■ WORK TO DO
Copy out all of the data exactly as it appears.

─── INFORMATION SHOWN

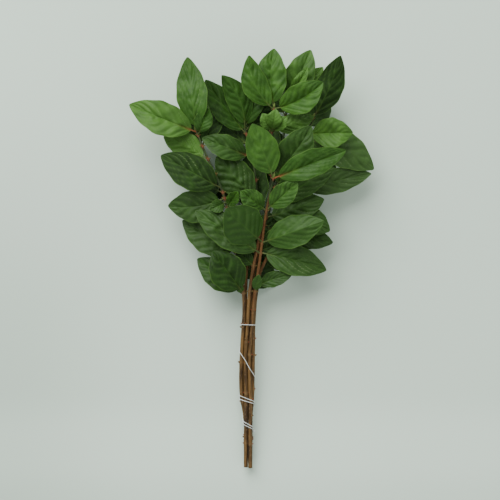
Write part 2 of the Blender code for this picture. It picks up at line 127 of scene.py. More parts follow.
# One leaf: the y at which its petiole leaves the stem, its tip in plan, the height of its middle and
# of its tip, its width, and how much it tilts, folds up at the margins and bends to the side.
Leaf = namedtuple("Leaf", "station x y middle tip width tilt fold bend", defaults=(0.0, 0.2, 0.0))
LEAVES = {
    "left": [
        Leaf(402, -142, 435, 62, 48, 40, 0.1, 0.33, 1),
        Leaf(403, -72, 491, 66, 62, 37, 0.0, -0.15),
        Leaf(398, -47, 430, 63, 72, 22, 0.2, 0.35),
        Leaf(370, -101, 397, 50, 44, 31, -0.1, -0.2, -2),
        Leaf(335, -104, 374, 64, 56, 43, 0.1, 0.2),
        Leaf(323, -96, 314, 48, 36, 40, -0.2, 0.15, 5),
        Leaf(318, -45, 309, 64, 60, 16, 0.1, 0.3),
        Leaf(312, -12, 331, 60, 68, 15),
        Leaf(257, -79, 297, 38, 26, 42, -0.1, 0.2),
        Leaf(209, -42, 260, 52, 56, 43, 0.1, 0.3),
        Leaf(211, -61, 251, 36, 26, 36, 0.0, 0.25),
        Leaf(210, -13, 219, 39, 42, 9),
        Leaf(385, -95, 408, 28, 12, 34, 0.3),
        Leaf(385, -38, 448, 32, 18, 34, -0.3),
        Leaf(352, -84, 362, 30, 10, 34, 0.4),
        Leaf(330, -73, 348, 12, -3, 38, 0.0, 0.0),
        Leaf(290, -62, 300, 24, 4, 36, -0.3),
        Leaf(244, -50, 238, 22, 6, 38, 0.3),
        Leaf(385, -70, 431, 40, 28, 32, 0.2),
    ],
    "front": [
        Leaf(346, 5, 410, 92, 100, 39, 0.0, -0.2),
        Leaf(346, 116, 379, 90, 84, 33, 0.1, 0.35),
        Leaf(308, -9, 331, 74, 80, 25, 0.1, 0.3),
        Leaf(309, 59, 342, 76, 84, 27, -0.1, 0.3),
        Leaf(270, 90, 296, 74, 78, 38, -0.1, -0.33),
        Leaf(271, -26, 310, 78, 100, 51, 0.0, -0.15, 1),
        Leaf(258, 94, 237, 48, 40, 37, 0.1, 0.2, 2),
        Leaf(257, -63, 308, 62, 60, 38, 0.0, 0.15),
        Leaf(218, 52, 231, 44, 46, 19, 0.0, 0.2, 2),
        Leaf(211, 13, 232, 46, 54, 12),
    ],
    "centre": [
        Leaf(262, -31, 276, 54, 58, 24, 0.0, -0.3),
        Leaf(242, -14, 262, 46, 50, 18),
        Leaf(402, 17, 423, 74, 76, 17),
        Leaf(402, 33, 428, 77, 80, 18),
        Leaf(402, 46, 419, 74, 76, 16),
        Leaf(428, 1, 492, 74, 76, 31, 0.0, -0.35, 8),
        Leaf(430, 31, 501, 66, 62, 38, 0.0, 0.2, 4),
        Leaf(429, 89, 460, 76, 80, 36, 0.0, 0.42, -5),
        Leaf(350, 75, 408, 74, 82, 40, 0.2, 0.2, -4),
        Leaf(404, 79, 420, 62, 60, 24, 0.0, -0.2),
        Leaf(258, 58, 281, 40, 34, 34, 0.3),
    ],
    "top": [
        Leaf(436, 75, 500, 54, 52, 35, 0.0, 0.25),
        Leaf(437, 71, 478, 62, 66, 15, 0.0, 0.4),
        Leaf(434, 90, 480, 46, 42, 26),
        Leaf(317, 103, 359, 58, 66, 29, -0.1, -0.2),
        Leaf(300, 91, 322, 46, 50, 36, -0.1, -0.2),
        Leaf(336, 62, 382, 44, 50, 32, -0.2),
        Leaf(420, 18, 484, 28, 16, 34, 0.3),
        Leaf(420, 96, 452, 28, 14, 34, -0.3),
        Leaf(370, 98, 400, 9, -3, 36, 0.0, 0.0),
        Leaf(370, -4, 432, 24, 4, 38, 0.3),
        Leaf(320, 84, 298, 20, 2, 34, 0.3),
        Leaf(290, 66, 272, 26, 8, 34, -0.3),
        Leaf(265, 62, 246, 18, 2, 36, 0.3),
        Leaf(262, -12, 226, 15, 6, 34, 0.2),
        Leaf(350, 54, 310, 22, 6, 38, 0.2),
        Leaf(350, 30, 409, 22, 6, 36, 0.2),
    ],
    "back": [
        Leaf(400, -51, 464, 45, 58, 33, 0.0, 0.2, 1),
        Leaf(406, -31, 469, 56, 68, 31, 0.0, -0.4, -8),
        Leaf(372, -55, 395, 54, 52, 29, 0.15, 0.25),
        Leaf(321, -38, 373, 44, 48, 42, 0.0, -0.2),
        Leaf(406, 13, 466, 46, 44, 28, 0.0, 0.3),
        Leaf(385, -42, 424, 24, 10, 38, 0.4),
        Leaf(345, -45, 330, 10, 2, 34, -0.2),
        Leaf(345, 44, 372, 7, 4, 34, 0.3),
        Leaf(285, -48, 268, 18, 2, 34, 0.2),
        Leaf(285, 45, 297, 22, 8, 28, -0.2),
        Leaf(300, 3, 380, 18, 4, 40, -0.2),
        Leaf(240, 34, 222, 18, 4, 34, 0.3),
        Leaf(282, 20, 234, 14, 6, 38, 0.2),
        Leaf(404, 34, 447, 26, 12, 36, 0.2),
    ],
    "right": [
        Leaf(418, 110, 492, 56, 70, 34, 0.0, -0.2, -3),
        Leaf(400, 125, 401, 60, 58, 36, 0.0, 0.38),
        Leaf(392, 151, 358, 46, 36, 44, 0.0, -0.2, 8),
        Leaf(333, 148, 353, 42, 34, 30, 0.1, 0.2, 1),
        Leaf(309, 98, 284, 46, 42, 32, 0.2, 0.2),
        Leaf(280, 102, 270, 38, 30, 29, -0.1, 0.2, 2),
        Leaf(405, 97, 446, 30, 12, 28, 0.3),
        Leaf(360, 110, 340, 26, 8, 44, -0.3),
    ],
}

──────

■ EXPECTED ANSWER
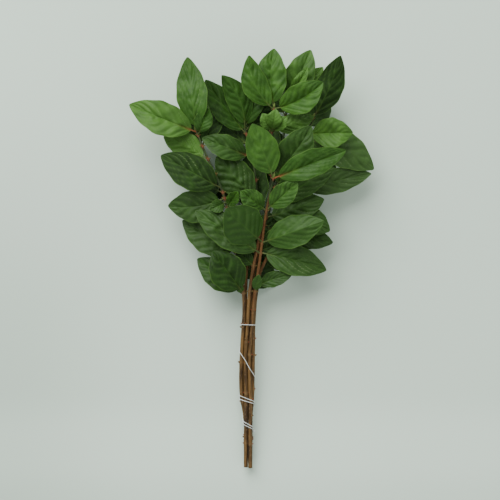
Write part 2 of the Blender code for this picture. It picks up at line 127 of scene.py. More parts follow.
# One leaf: the y at which its petiole leaves the stem, its tip in plan, the height of its middle and
# of its tip, its width, and how much it tilts, folds up at the margins and bends to the side.
Leaf = namedtuple("Leaf", "station x y middle tip width tilt fold bend", defaults=(0.0, 0.2, 0.0))
LEAVES = {
    "left": [
        Leaf(402, -142, 435, 62, 48, 40, 0.1, 0.33, 1),
        Leaf(403, -72, 491, 66, 62, 37, 0.0, -0.15),
        Leaf(398, -47, 430, 63, 72, 22, 0.2, 0.35),
        Leaf(370, -101, 397, 50, 44, 31, -0.1, -0.2, -2),
        Leaf(335, -104, 374, 64, 56, 43, 0.1, 0.2),
        Leaf(323, -96, 314, 48, 36, 40, -0.2, 0.15, 5),
        Leaf(318, -45, 309, 64, 60, 16, 0.1, 0.3),
        Leaf(312, -12, 331, 60, 68, 15),
        Leaf(257, -79, 297, 38, 26, 42, -0.1, 0.2),
        Leaf(209, -42, 260, 52, 56, 43, 0.1, 0.3),
        Leaf(211, -61, 251, 36, 26, 36, 0.0, 0.25),
        Leaf(210, -13, 219, 39, 42, 9),
        Leaf(385, -95, 408, 28, 12, 34, 0.3),
        Leaf(385, -38, 448, 32, 18, 34, -0.3),
        Leaf(352, -84, 362, 30, 10, 34, 0.4),
        Leaf(330, -73, 348, 12, -3, 38, 0.0, 0.0),
        Leaf(290, -62, 300, 24, 4, 36, -0.3),
        Leaf(244, -50, 238, 22, 6, 38, 0.3),
        Leaf(385, -70, 431, 40, 28, 32, 0.2),
    ],
    "front": [
        Leaf(346, 5, 410, 92, 100, 39, 0.0, -0.2),
        Leaf(346, 116, 379, 90, 84, 33, 0.1, 0.35),
        Leaf(308, -9, 331, 74, 80, 25, 0.1, 0.3),
        Leaf(309, 59, 342, 76, 84, 27, -0.1, 0.3),
        Leaf(270, 90, 296, 74, 78, 38, -0.1, -0.33),
        Leaf(271, -26, 310, 78, 100, 51, 0.0, -0.15, 1),
        Leaf(258, 94, 237, 48, 40, 37, 0.1, 0.2, 2),
        Leaf(257, -63, 308, 62, 60, 38, 0.0, 0.15),
        Leaf(218, 52, 231, 44, 46, 19, 0.0, 0.2, 2),
        Leaf(211, 13, 232, 46, 54, 12),
    ],
    "centre": [
        Leaf(262, -31, 276, 54, 58, 24, 0.0, -0.3),
        Leaf(242, -14, 262, 46, 50, 18),
        Leaf(402, 17, 423, 74, 76, 17),
        Leaf(402, 33, 428, 77, 80, 18),
        Leaf(402, 46, 419, 74, 76, 16),
        Leaf(428, 1, 492, 74, 76, 31, 0.0, -0.35, 8),
        Leaf(430, 31, 501, 66, 62, 38, 0.0, 0.2, 4),
        Leaf(429, 89, 460, 76, 80, 36, 0.0, 0.42, -5),
        Leaf(350, 75, 408, 74, 82, 40, 0.2, 0.2, -4),
        Leaf(404, 79, 420, 62, 60, 24, 0.0, -0.2),
        Leaf(258, 58, 281, 40, 34, 34, 0.3),
    ],
    "top": [
        Leaf(436, 75, 500, 54, 52, 35, 0.0, 0.25),
        Leaf(437, 71, 478, 62, 66, 15, 0.0, 0.4),
        Leaf(434, 90, 480, 46, 42, 26),
        Leaf(317, 103, 359, 58, 66, 29, -0.1, -0.2),
        Leaf(300, 91, 322, 46, 50, 36, -0.1, -0.2),
        Leaf(336, 62, 382, 44, 50, 32, -0.2),
        Leaf(420, 18, 484, 28, 16, 34, 0.3),
        Leaf(420, 96, 452, 28, 14, 34, -0.3),
        Leaf(370, 98, 400, 9, -3, 36, 0.0, 0.0),
        Leaf(370, -4, 432, 24, 4, 38, 0.3),
        Leaf(320, 84, 298, 20, 2, 34, 0.3),
        Leaf(290, 66, 272, 26, 8, 34, -0.3),
        Leaf(265, 62, 246, 18, 2, 36, 0.3),
        Leaf(262, -12, 226, 15, 6, 34, 0.2),
        Leaf(350, 54, 310, 22, 6, 38, 0.2),
        Leaf(350, 30, 409, 22, 6, 36, 0.2),
    ],
    "back": [
        Leaf(400, -51, 464, 45, 58, 33, 0.0, 0.2, 1),
        Leaf(406, -31, 469, 56, 68, 31, 0.0, -0.4, -8),
        Leaf(372, -55, 395, 54, 52, 29, 0.15, 0.25),
        Leaf(321, -38, 373, 44, 48, 42, 0.0, -0.2),
        Leaf(406, 13, 466, 46, 44, 28, 0.0, 0.3),
        Leaf(385, -42, 424, 24, 10, 38, 0.4),
        Leaf(345, -45, 330, 10, 2, 34, -0.2),
        Leaf(345, 44, 372, 7, 4, 34, 0.3),
        Leaf(285, -48, 268, 18, 2, 34, 0.2),
        Leaf(285, 45, 297, 22, 8, 28, -0.2),
        Leaf(300, 3, 380, 18, 4, 40, -0.2),
        Leaf(240, 34, 222, 18, 4, 34, 0.3),
        Leaf(282, 20, 234, 14, 6, 38, 0.2),
        Leaf(404, 34, 447, 26, 12, 36, 0.2),
    ],
    "right": [
        Leaf(418, 110, 492, 56, 70, 34, 0.0, -0.2, -3),
        Leaf(400, 125, 401, 60, 58, 36, 0.0, 0.38),
        Leaf(392, 151, 358, 46, 36, 44, 0.0, -0.2, 8),
        Leaf(333, 148, 353, 42, 34, 30, 0.1, 0.2, 1),
        Leaf(309, 98, 284, 46, 42, 32, 0.2, 0.2),
        Leaf(280, 102, 270, 38, 30, 29, -0.1, 0.2, 2),
        Leaf(405, 97, 446, 30, 12, 28, 0.3),
        Leaf(360, 110, 340, 26, 8, 44, -0.3),
    ],
}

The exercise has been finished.